▶ [Stated exercise]: In the entries below, find every line holding the string "from" and collect it.

▶ [Task material]:

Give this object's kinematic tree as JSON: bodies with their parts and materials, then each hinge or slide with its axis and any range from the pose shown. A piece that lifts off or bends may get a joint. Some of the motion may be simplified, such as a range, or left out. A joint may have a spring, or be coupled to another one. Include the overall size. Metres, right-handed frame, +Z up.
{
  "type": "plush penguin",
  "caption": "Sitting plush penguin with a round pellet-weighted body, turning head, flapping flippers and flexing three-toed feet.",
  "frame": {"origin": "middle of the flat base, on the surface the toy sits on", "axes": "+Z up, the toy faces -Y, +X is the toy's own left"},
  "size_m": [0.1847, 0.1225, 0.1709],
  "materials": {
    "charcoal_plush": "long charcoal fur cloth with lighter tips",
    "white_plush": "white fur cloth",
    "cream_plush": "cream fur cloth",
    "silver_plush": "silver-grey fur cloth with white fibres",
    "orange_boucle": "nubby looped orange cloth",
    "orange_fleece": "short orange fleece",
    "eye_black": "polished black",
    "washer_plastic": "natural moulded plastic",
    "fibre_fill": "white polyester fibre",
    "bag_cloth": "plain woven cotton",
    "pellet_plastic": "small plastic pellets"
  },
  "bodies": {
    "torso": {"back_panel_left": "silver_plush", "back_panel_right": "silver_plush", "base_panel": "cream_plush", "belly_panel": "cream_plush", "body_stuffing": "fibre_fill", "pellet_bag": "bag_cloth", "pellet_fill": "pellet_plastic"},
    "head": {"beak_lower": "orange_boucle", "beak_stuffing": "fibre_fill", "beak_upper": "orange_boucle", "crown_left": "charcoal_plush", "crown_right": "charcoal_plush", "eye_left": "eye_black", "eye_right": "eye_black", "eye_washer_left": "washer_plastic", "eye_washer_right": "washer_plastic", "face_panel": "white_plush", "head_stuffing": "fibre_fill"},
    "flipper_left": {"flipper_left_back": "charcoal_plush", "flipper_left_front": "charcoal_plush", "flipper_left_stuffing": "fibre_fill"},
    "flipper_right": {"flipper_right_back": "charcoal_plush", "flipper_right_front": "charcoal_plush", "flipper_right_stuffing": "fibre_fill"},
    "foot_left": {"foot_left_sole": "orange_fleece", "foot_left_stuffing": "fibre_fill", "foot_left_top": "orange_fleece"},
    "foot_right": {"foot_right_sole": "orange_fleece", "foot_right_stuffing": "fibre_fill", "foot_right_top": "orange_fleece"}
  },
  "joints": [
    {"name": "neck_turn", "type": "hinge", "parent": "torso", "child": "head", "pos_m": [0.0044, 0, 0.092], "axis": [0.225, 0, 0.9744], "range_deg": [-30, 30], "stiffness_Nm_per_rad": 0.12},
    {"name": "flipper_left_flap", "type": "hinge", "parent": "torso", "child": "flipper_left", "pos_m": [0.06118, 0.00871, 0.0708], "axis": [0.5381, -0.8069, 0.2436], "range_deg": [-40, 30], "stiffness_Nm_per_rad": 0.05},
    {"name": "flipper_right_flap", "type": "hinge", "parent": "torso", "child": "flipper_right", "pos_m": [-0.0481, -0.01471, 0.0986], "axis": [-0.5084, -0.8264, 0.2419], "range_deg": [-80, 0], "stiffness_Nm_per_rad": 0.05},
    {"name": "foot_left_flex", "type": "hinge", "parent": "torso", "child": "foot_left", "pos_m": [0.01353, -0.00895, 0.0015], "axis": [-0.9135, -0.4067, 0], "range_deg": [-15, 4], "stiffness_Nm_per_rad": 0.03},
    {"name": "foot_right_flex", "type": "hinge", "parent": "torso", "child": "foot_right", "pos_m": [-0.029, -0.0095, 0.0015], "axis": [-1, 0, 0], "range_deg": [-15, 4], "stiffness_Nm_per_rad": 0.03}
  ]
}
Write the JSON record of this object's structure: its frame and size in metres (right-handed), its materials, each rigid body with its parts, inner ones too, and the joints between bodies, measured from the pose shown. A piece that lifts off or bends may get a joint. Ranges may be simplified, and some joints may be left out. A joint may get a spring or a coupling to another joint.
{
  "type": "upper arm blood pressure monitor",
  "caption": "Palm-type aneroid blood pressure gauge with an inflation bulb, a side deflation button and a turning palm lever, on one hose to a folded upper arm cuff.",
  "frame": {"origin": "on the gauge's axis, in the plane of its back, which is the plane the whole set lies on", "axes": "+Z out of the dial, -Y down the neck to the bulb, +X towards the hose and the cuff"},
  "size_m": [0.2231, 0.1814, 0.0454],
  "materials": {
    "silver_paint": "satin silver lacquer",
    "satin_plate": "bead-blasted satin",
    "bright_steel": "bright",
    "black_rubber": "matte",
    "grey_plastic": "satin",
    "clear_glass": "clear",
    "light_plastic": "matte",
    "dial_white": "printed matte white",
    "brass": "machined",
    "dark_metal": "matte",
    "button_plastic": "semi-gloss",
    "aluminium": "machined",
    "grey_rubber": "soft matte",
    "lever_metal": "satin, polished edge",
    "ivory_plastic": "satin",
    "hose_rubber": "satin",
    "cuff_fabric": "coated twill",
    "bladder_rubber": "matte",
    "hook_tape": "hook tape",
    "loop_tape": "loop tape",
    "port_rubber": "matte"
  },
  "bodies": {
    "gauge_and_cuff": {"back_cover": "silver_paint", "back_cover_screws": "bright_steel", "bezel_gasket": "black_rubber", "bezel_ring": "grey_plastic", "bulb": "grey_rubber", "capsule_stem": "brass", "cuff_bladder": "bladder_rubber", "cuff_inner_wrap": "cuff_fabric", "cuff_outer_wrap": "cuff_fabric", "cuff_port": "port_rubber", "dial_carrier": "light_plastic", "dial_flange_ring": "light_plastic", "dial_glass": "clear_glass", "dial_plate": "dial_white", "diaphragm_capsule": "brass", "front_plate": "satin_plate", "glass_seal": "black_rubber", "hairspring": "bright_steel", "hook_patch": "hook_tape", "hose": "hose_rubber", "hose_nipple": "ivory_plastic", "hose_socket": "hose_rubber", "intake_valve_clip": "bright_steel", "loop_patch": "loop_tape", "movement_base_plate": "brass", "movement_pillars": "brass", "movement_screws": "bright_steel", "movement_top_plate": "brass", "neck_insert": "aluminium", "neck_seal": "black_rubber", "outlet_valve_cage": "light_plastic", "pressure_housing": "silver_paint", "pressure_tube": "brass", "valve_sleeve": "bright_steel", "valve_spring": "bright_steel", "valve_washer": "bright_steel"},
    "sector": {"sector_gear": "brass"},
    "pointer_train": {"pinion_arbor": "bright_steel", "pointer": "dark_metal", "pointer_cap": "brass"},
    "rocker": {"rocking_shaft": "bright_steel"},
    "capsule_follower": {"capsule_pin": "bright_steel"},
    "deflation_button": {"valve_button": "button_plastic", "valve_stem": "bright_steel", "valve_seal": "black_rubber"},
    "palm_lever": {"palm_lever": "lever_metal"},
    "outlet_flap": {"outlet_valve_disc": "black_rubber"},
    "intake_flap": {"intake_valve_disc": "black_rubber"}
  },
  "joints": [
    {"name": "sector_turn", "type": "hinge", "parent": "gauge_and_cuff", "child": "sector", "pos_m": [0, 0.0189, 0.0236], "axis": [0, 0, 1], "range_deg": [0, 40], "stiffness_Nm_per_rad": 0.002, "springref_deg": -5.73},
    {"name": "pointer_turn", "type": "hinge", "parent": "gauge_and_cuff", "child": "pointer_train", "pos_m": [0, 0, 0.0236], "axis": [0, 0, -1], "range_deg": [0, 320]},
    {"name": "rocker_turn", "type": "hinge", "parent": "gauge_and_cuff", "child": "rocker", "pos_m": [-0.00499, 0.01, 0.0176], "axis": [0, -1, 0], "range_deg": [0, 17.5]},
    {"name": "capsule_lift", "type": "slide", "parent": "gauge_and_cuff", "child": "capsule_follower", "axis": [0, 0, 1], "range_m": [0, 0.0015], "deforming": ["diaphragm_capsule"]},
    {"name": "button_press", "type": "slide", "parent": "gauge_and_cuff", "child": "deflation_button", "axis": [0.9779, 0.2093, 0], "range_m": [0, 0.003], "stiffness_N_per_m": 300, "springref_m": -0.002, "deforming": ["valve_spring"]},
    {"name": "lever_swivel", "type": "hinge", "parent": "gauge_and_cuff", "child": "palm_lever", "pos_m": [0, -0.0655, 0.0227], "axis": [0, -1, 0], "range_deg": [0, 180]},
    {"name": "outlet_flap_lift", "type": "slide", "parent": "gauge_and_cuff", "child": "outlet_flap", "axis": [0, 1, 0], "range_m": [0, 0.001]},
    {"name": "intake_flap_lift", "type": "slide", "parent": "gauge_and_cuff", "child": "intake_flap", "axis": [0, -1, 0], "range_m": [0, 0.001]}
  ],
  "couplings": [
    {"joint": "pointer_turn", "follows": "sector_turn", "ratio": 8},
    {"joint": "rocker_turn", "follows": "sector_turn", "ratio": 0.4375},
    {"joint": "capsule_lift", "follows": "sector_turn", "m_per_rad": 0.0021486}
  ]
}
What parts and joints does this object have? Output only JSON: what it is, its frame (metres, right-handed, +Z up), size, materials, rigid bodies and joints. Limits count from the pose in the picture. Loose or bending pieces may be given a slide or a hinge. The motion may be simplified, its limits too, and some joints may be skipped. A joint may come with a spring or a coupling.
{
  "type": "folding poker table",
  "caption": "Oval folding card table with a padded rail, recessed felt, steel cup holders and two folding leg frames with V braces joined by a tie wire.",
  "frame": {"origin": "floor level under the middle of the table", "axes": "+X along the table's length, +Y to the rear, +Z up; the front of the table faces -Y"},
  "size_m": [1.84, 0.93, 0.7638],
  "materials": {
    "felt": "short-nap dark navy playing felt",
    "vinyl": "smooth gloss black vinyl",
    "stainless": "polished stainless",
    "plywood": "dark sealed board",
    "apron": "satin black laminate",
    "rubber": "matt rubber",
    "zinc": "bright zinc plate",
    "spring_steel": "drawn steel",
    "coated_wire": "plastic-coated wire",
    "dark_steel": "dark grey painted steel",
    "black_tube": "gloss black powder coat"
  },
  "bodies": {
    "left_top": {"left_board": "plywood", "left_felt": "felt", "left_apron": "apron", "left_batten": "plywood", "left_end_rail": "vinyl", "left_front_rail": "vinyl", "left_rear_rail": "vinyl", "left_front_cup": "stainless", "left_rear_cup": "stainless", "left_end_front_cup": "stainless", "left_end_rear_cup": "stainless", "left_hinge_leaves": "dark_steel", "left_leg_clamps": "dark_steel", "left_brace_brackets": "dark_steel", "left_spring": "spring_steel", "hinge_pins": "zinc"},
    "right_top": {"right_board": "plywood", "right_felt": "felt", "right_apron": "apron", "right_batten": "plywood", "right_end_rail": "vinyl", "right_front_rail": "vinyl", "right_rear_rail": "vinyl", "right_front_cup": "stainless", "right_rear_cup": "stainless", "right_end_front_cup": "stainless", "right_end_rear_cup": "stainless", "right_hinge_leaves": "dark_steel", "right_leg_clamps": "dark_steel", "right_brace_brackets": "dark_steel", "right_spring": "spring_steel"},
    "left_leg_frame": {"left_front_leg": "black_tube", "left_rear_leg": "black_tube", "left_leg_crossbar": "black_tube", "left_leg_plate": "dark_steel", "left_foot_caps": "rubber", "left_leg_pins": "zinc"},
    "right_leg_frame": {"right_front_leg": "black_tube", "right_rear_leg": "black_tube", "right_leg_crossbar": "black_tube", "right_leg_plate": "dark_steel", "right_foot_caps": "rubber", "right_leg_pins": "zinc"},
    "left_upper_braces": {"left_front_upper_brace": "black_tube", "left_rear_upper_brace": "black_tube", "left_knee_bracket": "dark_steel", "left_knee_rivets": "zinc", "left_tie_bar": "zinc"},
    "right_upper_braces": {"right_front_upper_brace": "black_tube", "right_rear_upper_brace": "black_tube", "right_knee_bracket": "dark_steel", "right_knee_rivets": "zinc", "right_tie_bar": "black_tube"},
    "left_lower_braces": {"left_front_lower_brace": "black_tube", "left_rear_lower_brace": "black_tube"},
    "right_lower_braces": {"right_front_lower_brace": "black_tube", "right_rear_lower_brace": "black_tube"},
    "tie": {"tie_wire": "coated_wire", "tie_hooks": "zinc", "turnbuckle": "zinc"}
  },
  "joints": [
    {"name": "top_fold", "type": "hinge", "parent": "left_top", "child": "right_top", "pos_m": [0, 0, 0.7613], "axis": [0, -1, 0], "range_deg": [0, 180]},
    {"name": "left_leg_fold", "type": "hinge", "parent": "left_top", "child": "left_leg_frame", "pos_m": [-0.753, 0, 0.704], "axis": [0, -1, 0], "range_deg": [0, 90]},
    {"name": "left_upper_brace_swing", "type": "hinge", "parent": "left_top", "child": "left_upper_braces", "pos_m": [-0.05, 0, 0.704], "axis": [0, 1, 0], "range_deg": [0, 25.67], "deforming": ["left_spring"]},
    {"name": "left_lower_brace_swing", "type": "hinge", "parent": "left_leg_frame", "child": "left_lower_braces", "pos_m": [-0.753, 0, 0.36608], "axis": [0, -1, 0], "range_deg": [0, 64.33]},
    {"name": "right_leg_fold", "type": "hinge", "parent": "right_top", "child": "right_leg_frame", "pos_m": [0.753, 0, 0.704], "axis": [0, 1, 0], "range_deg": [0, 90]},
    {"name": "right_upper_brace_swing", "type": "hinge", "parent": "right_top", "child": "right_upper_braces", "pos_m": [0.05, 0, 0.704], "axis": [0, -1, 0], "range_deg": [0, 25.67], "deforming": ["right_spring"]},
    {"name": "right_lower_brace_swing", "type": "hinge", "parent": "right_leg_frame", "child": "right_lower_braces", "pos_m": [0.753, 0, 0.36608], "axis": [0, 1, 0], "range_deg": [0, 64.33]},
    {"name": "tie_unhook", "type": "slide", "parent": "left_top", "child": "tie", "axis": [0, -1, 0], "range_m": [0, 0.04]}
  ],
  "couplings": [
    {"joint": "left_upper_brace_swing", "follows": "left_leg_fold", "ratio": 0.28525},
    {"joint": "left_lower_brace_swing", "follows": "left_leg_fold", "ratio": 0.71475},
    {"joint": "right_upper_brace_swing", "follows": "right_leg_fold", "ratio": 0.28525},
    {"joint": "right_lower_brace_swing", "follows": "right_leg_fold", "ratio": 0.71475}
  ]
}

▶ [Response below]:
Give this object's kinematic tree as JSON: bodies with their parts and materials, then each hinge or slide with its axis and any range from the pose shown. A piece that lifts off or bends may get a joint. Some of the motion may be simplified, such as a range, or left out. A joint may have a spring, or be coupled to another one. Include the overall size. Metres, right-handed frame, +Z up.
Write the JSON record of this object's structure: its frame and size in metres (right-handed), its materials, each rigid body with its parts, inner ones too, and the joints between bodies, measured from the pose shown. A piece that lifts off or bends may get a joint. Ranges may be simplified, and some joints may be left out. A joint may get a spring or a coupling to another joint.
What parts and joints does this object have? Output only JSON: what it is, its frame (metres, right-handed, +Z up), size, materials, rigid bodies and joints. Limits count from the pose in the picture. Loose or bending pieces may be given a slide or a hinge. The motion may be simplified, its limits too, and some joints may be skipped. A joint may come with a spring or a coupling.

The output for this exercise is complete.